» **SET TASK**: Give again, word for word, each line from the top of the listing through the line that holds "end_bevel = 0.85; // [0.3:0.05:1]".
--- MATERIAL FOR THIS EXERCISE ---
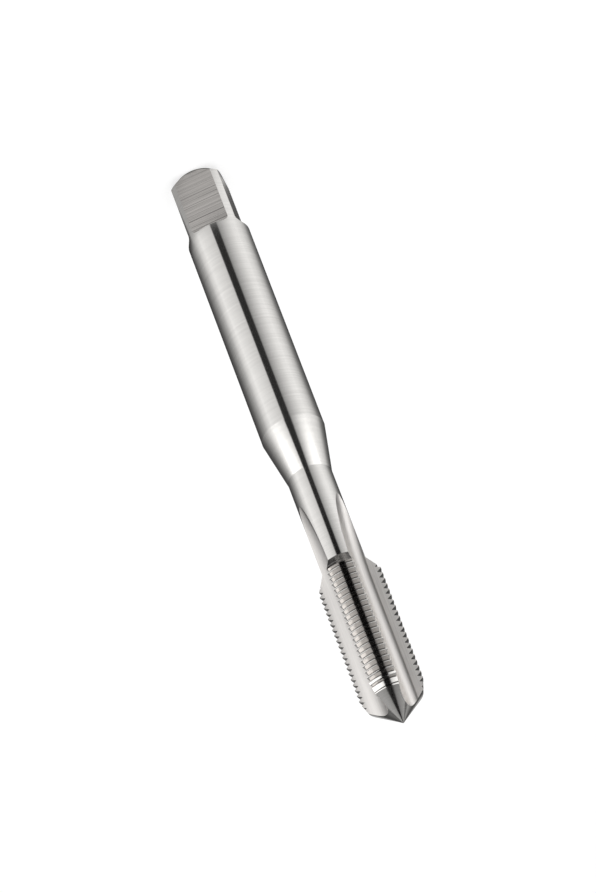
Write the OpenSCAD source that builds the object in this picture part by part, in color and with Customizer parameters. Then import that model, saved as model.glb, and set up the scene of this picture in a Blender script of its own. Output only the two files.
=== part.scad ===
// A hand thread tap: a round shank with a milled driving square, a waisted neck,
// and a threaded cutting end with three straight flutes, a short lead and a full point.
// It stands on its driving end, with the axis along Z and the point upwards. The origin is
// the centre of the driving end's face. One flat of the square and the middle of one land
// face -Y.

/* [Overall] */
// Length from the driving end to the point
overall_length = 66; // [62:0.5:80]

/* [Shank and driving square] */
// Diameter of the shank
shank_d = 6.3; // [6:0.05:6.5]
// Length of the shank, from the driving end to its edge at the neck
shank_length = 32; // [25:0.05:36]
// Width across the flats of the driving square
square_af = 5; // [4.8:0.05:5.2]
// Length of the flats, up to the start of their rounded end
square_length = 6.9; // [5:0.1:10]
// Radius that the cutter leaves at the end of each flat
flat_end_radius = 0.6; // [0.4:0.05:0.8]
// Width of the bevel round the driving end, along the axis
end_bevel = 0.85; // [0.3:0.05:1]

/* [Neck] */
// Diameter of the neck
neck_d = 4.42; // [4.2:0.05:4.8]
// Slope of the cone between shank and neck, from the axis
neck_slope = 10; // [8:0.2:15]
// Slope of the shoulder between neck and thread, from the axis
shoulder_slope = 31; // [25:1:45]

/* [Thread] */
// Diameter over the crests of the thread
thread_d = 6.42; // [6.3:0.01:6.5]
// Length of the full thread, between the shoulder and the lead
thread_length = 12.6; // [8:0.05:14]
// Distance from one crest to the next
pitch = 0.635; // [0.5:0.005:0.8]
// Angle between the two sides of a groove
thread_angle = 60; // [50:1:65]
// Width of the flat on each crest
crest_flat = 0.07; // [0.05:0.01:0.12]
// Width of the flat at the bottom of each groove
root_flat = 0.04; // [0.02:0.01:0.08]
// Turn of the thread about the axis
thread_turn = 110; // [0:5:355]

/* [Lead and point] */
// Length of the lead, where the first teeth are ground down
lead_length = 1.4; // [1:0.05:3]
// Slope of the lead, from the axis
lead_slope = 17.5; // [10:0.5:20]
// Angle of the point, from side to side
point_angle = 94; // [80:1:120]

/* [Flutes] */
// Number of flutes
flute_count = 3; // [3:1:4]
// Length of the flutes, from the point to where they fade out on the neck
flute_length = 25.3; // [22:0.1:27]
// Angle that each land takes up on the crests
land_angle = 51.5; // [45:0.5:56]
// Radius of the solid web between the flutes
web_r = 1.25; // [1.2:0.05:1.4]
// Undercut of the cutting face, from the radius at the crest
rake_angle = 3.3; // [0:0.1:6]
// Radius at the bottom of a flute
root_r = 1; // [0.7:0.05:1.1]
// Radius of a flute's hollow back
back_r = 2.8; // [2.6:0.1:3.6]
// Radius of the grinding wheel, which shapes the end of each flute on the neck
wheel_r = 50; // [30:1:55]

/* [Hidden] */
$fn = 96;
// Room by which each cutting shape runs past the steel
over = 0.5;
shank_r = shank_d / 2;
neck_r = neck_d / 2;
thread_r = thread_d / 2;
flat_h = square_af / 2;
// Places along the axis, from the driving end
neck_z = shank_length + (shank_r - neck_r) / tan(neck_slope);
lead_end_r = thread_r - lead_length * tan(lead_slope);
point_z = overall_length - lead_end_r / tan(point_angle / 2);
lead_z = point_z - lead_length;
crest_z = lead_z - thread_length;
shoulder_z = crest_z - (thread_r - neck_r) / tan(shoulder_slope);
// The groove of the thread. Its open side stands clear of the crests, at 0.7 of the
// height where one turn would meet the next.
flank_tan = tan(thread_angle / 2);
groove_root_r = thread_r - (pitch - crest_flat - root_flat) / 2 / flank_tan;
groove_rise = 0.7 * crest_flat / 2 / flank_tan;
groove_top_w = pitch - crest_flat + 2 * groove_rise * flank_tan;
groove_steps = 24;
// The outline of a flute, seen from the point with the flute towards +Y:
// a straight cutting face on the right, a small root arc and a large hollow back
flute_half = 180 / flute_count - land_angle / 2;
cut_corner = thread_r * [sin(flute_half), cos(flute_half)];
heel_corner = [-cut_corner.x, cut_corner.y];
face_out = [sin(flute_half - rake_angle), cos(flute_half - rake_angle)];
face_in = [-face_out.y, face_out.x];
root_side = root_r - thread_r * sin(rake_angle);
root_c = sqrt(pow(web_r + root_r, 2) - root_side * root_side) * face_out + root_side * face_in;
// The back's centre is back_r from the heel, and back_r less root_r from the root's centre
span = norm(root_c - heel_corner);
span_dir = (root_c - heel_corner) / span;
back_along = (back_r * back_r - pow(back_r - root_r, 2) + span * span) / 2 / span;
back_up = sqrt(back_r * back_r - back_along * back_along);
back_c = heel_corner + back_along * span_dir + back_up * [-span_dir.y, span_dir.x];
face_turn = atan2(-face_in.y, -face_in.x);
join_turn = atan2(root_c.y - back_c.y, root_c.x - back_c.x);
heel_turn = atan2(heel_corner.y - back_c.y, heel_corner.x - back_c.x);
past_heel = 180 / PI * over / back_r;
arc_step = 6;
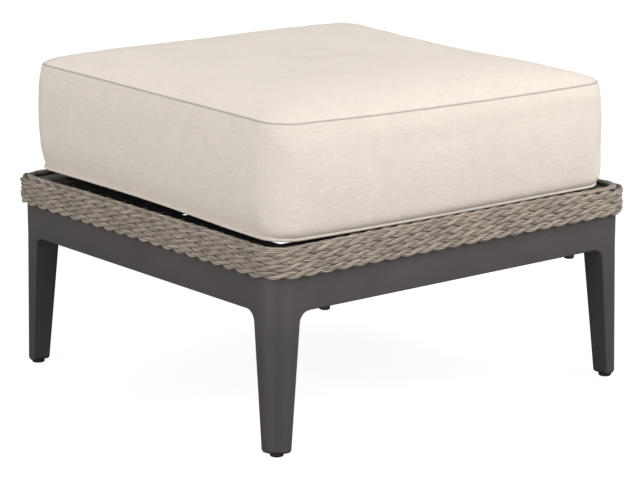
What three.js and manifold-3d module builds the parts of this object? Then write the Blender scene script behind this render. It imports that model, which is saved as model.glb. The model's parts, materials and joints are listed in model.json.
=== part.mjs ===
// Outdoor ottoman footstool: a powder-coated base on four tapered legs, a rope-bound seat frame
// with woven webbing, and a loose box cushion. Millimetres, +X right, +Y back, +Z up.
// The origin is on the floor under the middle of the base. The front apron faces -Y.
import * as THREE from "three";
import { mergeVertices } from "three/addons/utils/BufferGeometryUtils.js";
import Module from "manifold-3d";

const wasm = await Module();
wasm.setup();

// Driving dimensions of the base frame
const baseWidth = 656;
const baseDepth = 626;
const baseHeight = 253.5;
const apronHeight = 52.5;
const apronThickness = 30;
const apronWall = 2.5;
const apronEdgeRadius = 2;

// Driving dimensions of a leg, measured along its two outer faces
const footWidth = 30.4;
const legWidth = 46.6;
const footOuterRadius = 26;
const legOuterRadius = 35;
const legSideRadius = 3;
const footInnerRadius = 2;
const legInnerRadius = 10.5;
const filletRadius = 15;
const stubBeyondFillet = 3;
const legWall = 3.2;
const legRoof = 12;

// Driving dimensions of the plug and glide under a leg
const glideThickness = 5.8;
const glideDiameter = 19;
const glideEdge = 1.6;
const glideInset = 17.5;
const glideStudDiameter = 8;
const glideStudLength = 24;
const plugFlange = 3.2;
const plugChamfer = 1.2;
const plugSpigot = 22;
const plugEdge = 0.6;

// Driving dimensions of the seat frame
const railWidth = 50;
const railHeight = 32;
const railWall = 3;
const railEdgeRadius = 1.5;
const spigotLength = 34;
const spigotTaper = 1;

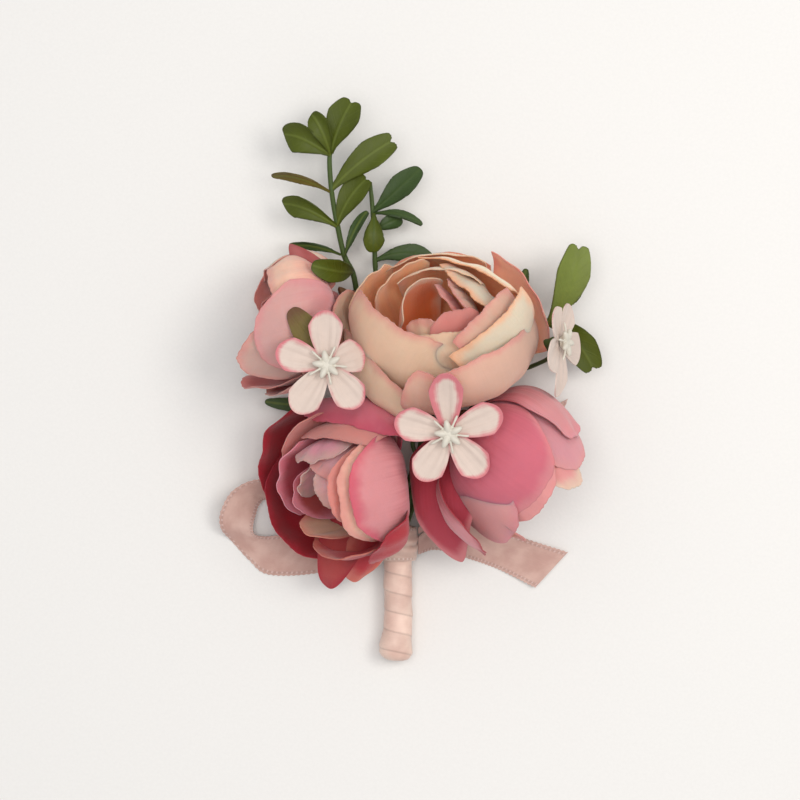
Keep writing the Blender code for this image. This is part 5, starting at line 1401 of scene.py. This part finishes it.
def set_stage(studio):
    scene = bpy.context.scene
    mesh = bpy.data.meshes.new("table_top")
    corners = [(x * TABLE_HALF, y * TABLE_HALF, TABLE_LEVEL) for x, y in ((-1, -1), (1, -1), (1, 1), (-1, 1))]
    mesh.from_pydata(corners, [], [(0, 1, 2, 3)])
    mesh.materials.append(floor_paper("pale_paper", studio.floor))
    table = bpy.data.objects.new("table_top", mesh)
    scene.collection.objects.link(table)
    add_light("key_light", (0.36, 0.16, 0.62), LIT_PLACE, 0.34, studio.key_light, (1.0, 0.97, 0.93))
    add_light("fill_light", (-0.06, 0.10, 0.90), LIT_PLACE, 0.60, studio.fill_light, (1.0, 0.98, 0.96))
    world = bpy.data.worlds.new("soft_sky")
    world.use_nodes = True
    sky = world.node_tree.nodes["Background"]
    sky.inputs["Color"].default_value = SKY_TINT
    sky.inputs["Strength"].default_value = studio.sky
    scene.world = world
    eye = bpy.data.cameras.new("overhead_camera")
    eye.sensor_width = 36
    eye.lens = studio.lens
    camera = bpy.data.objects.new("overhead_camera", eye)
    camera.location = (*CAMERA_PLACE, studio.camera_height)
    scene.collection.objects.link(camera)
    scene.camera = camera
    scene.view_settings.view_transform = "Standard"


# Operators, in the order that the pieces are put together

class CORSAGE_OT_blooms(bpy.types.Operator):
    """Cut, shape and dye the petals of the four cloth blooms"""

    bl_idname = "corsage.blooms"
    bl_label = "Blooms"

    def execute(self, context):
        for number, (name, bloom, table, loose, tints, dye) in enumerate(BLOOMS):
            dress_bloom(bloom, table, loose, tints, petal_cloth(name + "_petal_cloth", *dye), name + "_cloth",
                        100 * (number + 1))
        return {"FINISHED"}


class CORSAGE_OT_blossoms(bpy.types.Operator):
    """Shape the three small white blossoms with pink edges"""

    bl_idname = "corsage.blossoms"
    bl_label = "Blossoms"

    def execute(self, context):
        finish = blossom_cloth("white_petal_cloth")
        for flower in BLOSSOMS:
            dress_blossom(flower, finish)
        return {"FINISHED"}


class CORSAGE_OT_stamens(bpy.types.Operator):
    """Mould the star of stamens in each blossom"""

    bl_idname = "corsage.stamens"
    bl_label = "Stamens"

    def execute(self, context):
        finish = moulded_white("stamen_plastic", dyed(settings("corsage_blossoms"), "stamen"))
        for flower in BLOSSOMS:
            dress_stamens(flower, finish)
        return {"FINISHED"}


class CORSAGE_OT_stems(bpy.types.Operator):
    """Lead the stems of blooms and blossoms into the handle"""

    bl_idname = "corsage.stems"
    bl_label = "Stems"

    def execute(self, context):
        greens = settings("corsage_greenery")
        finish = stem_plastic("moulded_stem", dyed(greens, "calyx_brown"))
        for number, (bloom, place, middle) in enumerate(BLOOM_STEMS):
            dress_bloom_stem(bloom, place, middle, finish, number)
        for number, (flower, place, middle) in enumerate(BLOSSOM_STEMS):
            dress_blossom_stem(flower, place, middle, finish, number + 5)
        return {"FINISHED"}


class CORSAGE_OT_sprays(bpy.types.Operator):
    """Mould the three green sprays with their leaves"""

    bl_idname = "corsage.sprays"
    bl_label = "Green sprays"

    def execute(self, context):
        greens = settings("corsage_greenery")
        green = leaf_plastic("moulded_leaf", dyed(greens, "pale_green"))
        dark = leaf_plastic("dark_moulded_leaf", dyed(greens, "stem_green"))
        dress_spray(SPRAY_A, green)
        dress_spray(SPRAY_B, dark)
        dress_spray(SPRAY_C, green)
        return {"FINISHED"}


class CORSAGE_OT_handle(bpy.types.Operator):
    """Wind the ribbon round the stems and tie its knot"""

    bl_idname = "corsage.handle"
    bl_label = "Wound handle and knot"

    def execute(self, context):
        ribbon = settings("corsage_ribbon")
        dress_handle(ribbon, satin("wound_satin", ribbon))
        dress_knot(satin("knot_satin", ribbon))
        return {"FINISHED"}


class CORSAGE_OT_ribbons(bpy.types.Operator):
    """Lay the ribbon loop and the two tails"""

    bl_idname = "corsage.ribbons"
    bl_label = "Ribbon loop and tails"

    def execute(self, context):
        ribbon = settings("corsage_ribbon")
        finish = satin("ribbon_satin", ribbon)
        dress_strip("satin_loop", "ribbon_loop", LOOP_OUTER, LOOP_INNER, ribbon, finish,
                    [(20, 5, 0.3, 0.4), (75, 4, -0.6, 0.4)])
        dress_strip("satin_tail", "ribbon_tail", TAIL_UPPER, TAIL_LOWER, ribbon, finish,
                    [(22.0, 1.6, -0.25, 0.9), (30.0, 3.0, 0.2, 0.4)])
        dress_strip("satin_upper_tail", "ribbon_upper_tail", CLIMB_LEFT, CLIMB_RIGHT, ribbon, finish,
                    [(20, 5, 0.3, 0.3)])
        return {"FINISHED"}


class CORSAGE_OT_stage(bpy.types.Operator):
    """Set the pale table, the soft lights and the camera overhead"""

    bl_idname = "corsage.stage"
    bl_label = "Stage"

    def execute(self, context):
        set_stage(settings("corsage_studio"))
        return {"FINISHED"}


OPERATORS = (CORSAGE_OT_blooms, CORSAGE_OT_blossoms, CORSAGE_OT_stamens, CORSAGE_OT_stems, CORSAGE_OT_sprays,
             CORSAGE_OT_handle, CORSAGE_OT_ribbons, CORSAGE_OT_stage)


class CORSAGE_PT_workbench(bpy.types.Panel):
    """Lists the steps of the corsage with their sizes and colours"""

    bl_label = "Corsage"
    bl_idname = "CORSAGE_PT_workbench"
    bl_space_type = "VIEW_3D"
    bl_region_type = "UI"
    bl_category = "Corsage"

    def draw(self, context):
        for operator in OPERATORS:
            self.layout.operator(operator.bl_idname)
        for name, group in GROUPS.items():
            box = self.layout.box()
            box.label(text=group.__doc__)
            for value in group.__annotations__:
                box.prop(getattr(context.scene, name), value)


def register():
    for kind in (*GROUPS.values(), *OPERATORS, CORSAGE_PT_workbench):
        bpy.utils.register_class(kind)
    for name, group in GROUPS.items():
        setattr(bpy.types.Scene, name, bpy.props.PointerProperty(type=group))


def unregister():
    for name in GROUPS:
        delattr(bpy.types.Scene, name)
    for kind in (CORSAGE_PT_workbench, *reversed(OPERATORS), *reversed(GROUPS.values())):
        bpy.utils.unregister_class(kind)


def main():
    register()
    bpy.ops.corsage.blooms()
    bpy.ops.corsage.blossoms()
    bpy.ops.corsage.stamens()
    bpy.ops.corsage.stems()
    bpy.ops.corsage.sprays()
    bpy.ops.corsage.handle()
    bpy.ops.corsage.ribbons()
    bpy.ops.corsage.stage()


if __name__ == "__main__":
    main()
---
» **RESULT**:
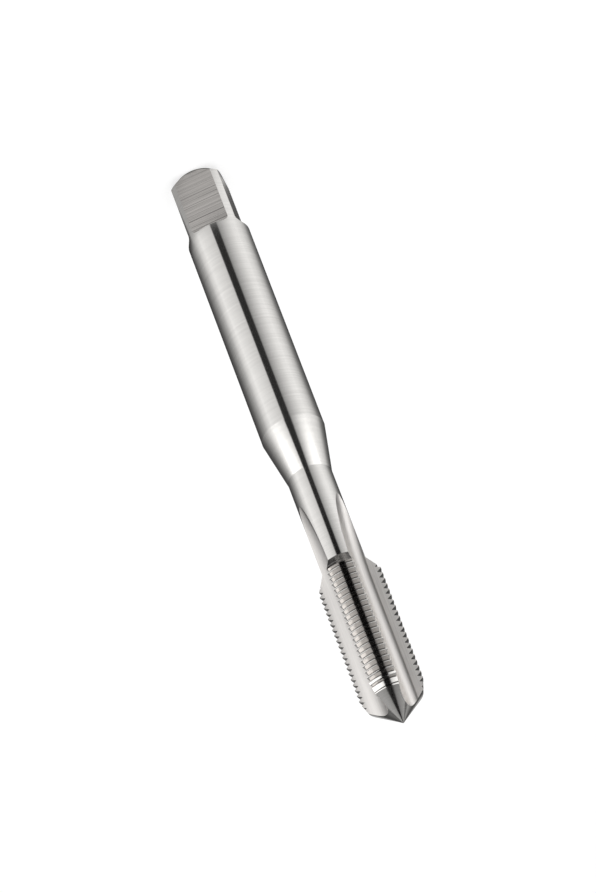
Write the OpenSCAD source that builds the object in this picture part by part, in color and with Customizer parameters. Then import that model, saved as model.glb, and set up the scene of this picture in a Blender script of its own. Output only the two files.
=== part.scad ===
// A hand thread tap: a round shank with a milled driving square, a waisted neck,
// and a threaded cutting end with three straight flutes, a short lead and a full point.
// It stands on its driving end, with the axis along Z and the point upwards. The origin is
// the centre of the driving end's face. One flat of the square and the middle of one land
// face -Y.

/* [Overall] */
// Length from the driving end to the point
overall_length = 66; // [62:0.5:80]

/* [Shank and driving square] */
// Diameter of the shank
shank_d = 6.3; // [6:0.05:6.5]
// Length of the shank, from the driving end to its edge at the neck
shank_length = 32; // [25:0.05:36]
// Width across the flats of the driving square
square_af = 5; // [4.8:0.05:5.2]
// Length of the flats, up to the start of their rounded end
square_length = 6.9; // [5:0.1:10]
// Radius that the cutter leaves at the end of each flat
flat_end_radius = 0.6; // [0.4:0.05:0.8]
// Width of the bevel round the driving end, along the axis
end_bevel = 0.85; // [0.3:0.05:1]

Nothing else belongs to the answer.